Wednesday, October 04, 2006

Real selling point of 'The Nine'

Spoiler alert: If you haven't seen the new ABC series "The Nine," but plan on catching a rerun of the pilot, you probably don't want to read this.

I just finished the premiere of the new series "The Nine," and I admit I wasn't going to watch it. Not only was I afraid it would be too much like the Spike Lee movie "Inside Man" (which starred my three favorite husbands -- Denzel Washington, Clive Owen and Chiwetel Ejiofor, so you know I was in heaven), but I also have been trying to keep my new-series gathering to a minimum. However, I was sitting on my sofa, dabbing at tears of frustration about "Lost" -- will the Others ever leave those castaways alone? I mean, it's not their fault their plane cracked like a pinata in the sky -- and I didn't have the energy to change the channel.

What will probably keep me watching "The Nine" is not necessarily to find out what happened in the 52 hours the hostages were held in that bank. I want to know, of course, but the really fascinating part is how those 52 hours affected everyone -- hostages, hostage-takers, and the people outside who knew someone involved.

In the group of hostages, there's this total geek who received a new lease on life because of his split-second act of courage. I feel pretty sure there's a chance he'll leave his harridan of a wife, and you know what? Maybe it's time he did. The lone teenager in the group was so traumatized by the event, she's forgotten everything. Something seems to have transpired between the cop and the lawyer, and now they're looking at each other with achy longing. And there's the hot doctor and the hoochie bank teller (c'mon, did you see what she was wearing at the wake?) who had some kind of "moment" during the standoff, and now the doctor's girlfriend keeps looking at him with squinty-eyed suspicion. (Um, since there was some pseudo-pity sex between the doc and the hoochie bank teller at that wake, her instincts are correct.)
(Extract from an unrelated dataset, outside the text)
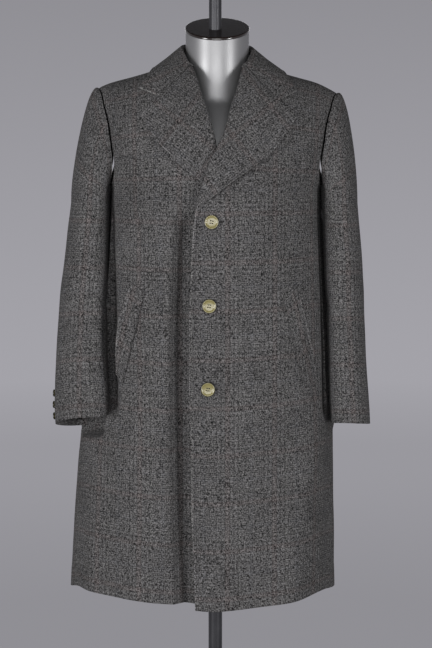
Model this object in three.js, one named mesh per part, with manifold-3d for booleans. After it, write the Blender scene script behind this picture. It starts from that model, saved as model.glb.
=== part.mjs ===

There's going to be a lot of looking at relationships with fresh perspectives, and a lot of "what am I really doing with my life?" introspection. I remembered that Sandra Bullock line from "Speed" where she tells Keanu Reeves that relationships that start under intense circumstances never last. This show will put that notion to the test, because the hostages, right now at least, seem determined to stay close. And, so far, "The Nine" seems to be setting itself up for some realistic portrayals of how people react in an intense crisis, and the lasting effects such a crisis can have. I'm hooked.

1 comment:

Anonymous said...

If you want to see a new series that deals with relationships, you should watch "The Class" on CBS. Very funny. Well-written. Good acting. Interesting characters.